In the season 2014 – 2015 she sang Abigaille in Nancy, Tosca in Rome (conductor Donato Renzetti), Amneris in Rome, Abigaille in Seattle. In the season 2015\2016 Lady Macbeth in St. Gallen, Cio-Cio-san in Athens and Abigaille in Rome, Lady Macbeth in Oldenburg and Abigaille in St. Gallen. In the season 2017\2018 she was Aida (Donato Renzetti conductor) in Guangzou, Amelia and Donna Elvira in Tianjin and in Harbin Grand Theatre, again Abigaille in St. Gallen then in Nice and Toulon. In 2018 she sang Tosca in Foshan and Shangai and 2019 Cio-Cio-san in Muscat and a concert and Amelia for Guangzhou Opera. In December she toured China with Aida, Tosca and Cio-Cio-san.
“As for the cast of singers, soprano Raffaella Angeletti depicted Butterfly with impeccable technique, balance and expressiveness, representing her as a voluntary outcast despised by her family clan and ready to die for love. Angeletti is now a regular in the role, being of the most acclaimed Butterfly in the last ten years.”
“Raffaella Angeletti, assuming the role of his illegitimate stepdaughter Abigaille, captured the destructive relationship between herself and her mother’s powerful husband. Angeletti has the range and power to encompass the vocal demands that Verdi’s score requires of any Abigaille, that many consider one of opera’s most difficult soprano roles.”

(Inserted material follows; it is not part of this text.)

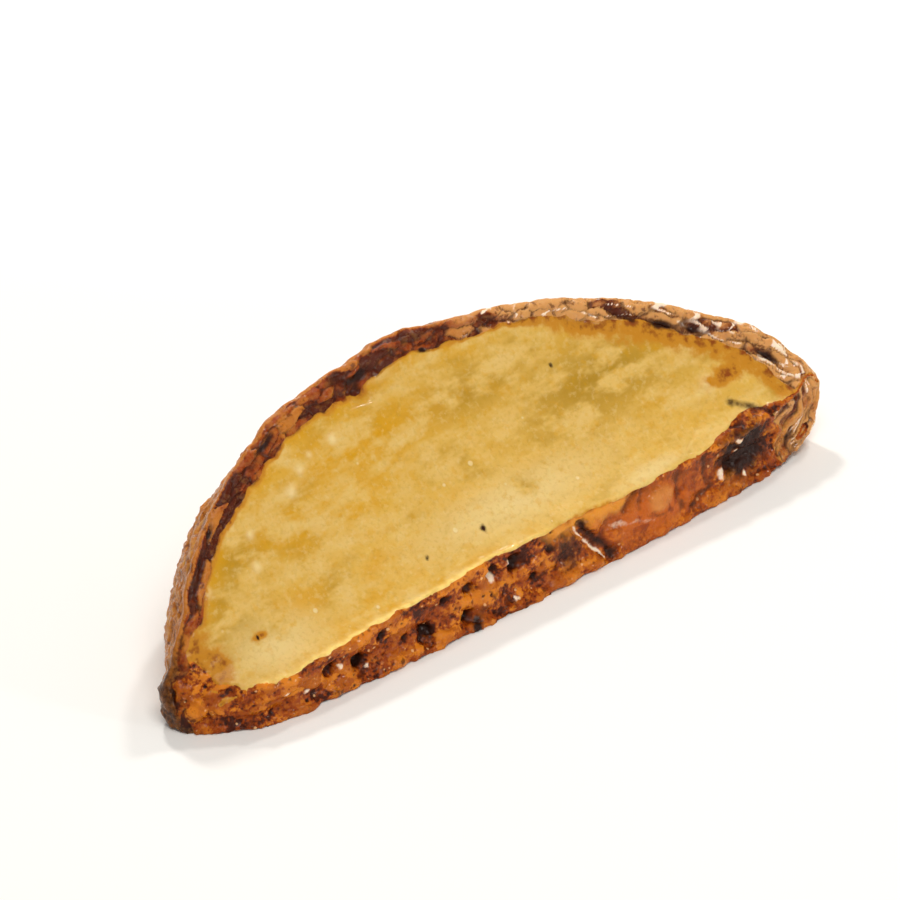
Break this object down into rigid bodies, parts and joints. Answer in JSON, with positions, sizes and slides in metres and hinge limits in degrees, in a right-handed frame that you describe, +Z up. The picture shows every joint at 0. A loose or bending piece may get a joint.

“Equally impressive was soprano Raffaella Angeletti as Abigaille. She looks tiny — short and slender — which makes her huge sound that much more surprising. She had the energy of a sprightly Brunnhilde and the kind of charisma that the ambitious Vitellia (“La clemenza di Tito”) and many Handel female throne-seekers have: bad, but you’re drawn to them anyway. In “Nabucco,” she gets a quiet death scene, which Angeletti sang and interpreted equally well as she had the fireworks in her earlier scenes. A tie for the best debut, and I hope we’ll hear both Bauer and Angeletti early and often.”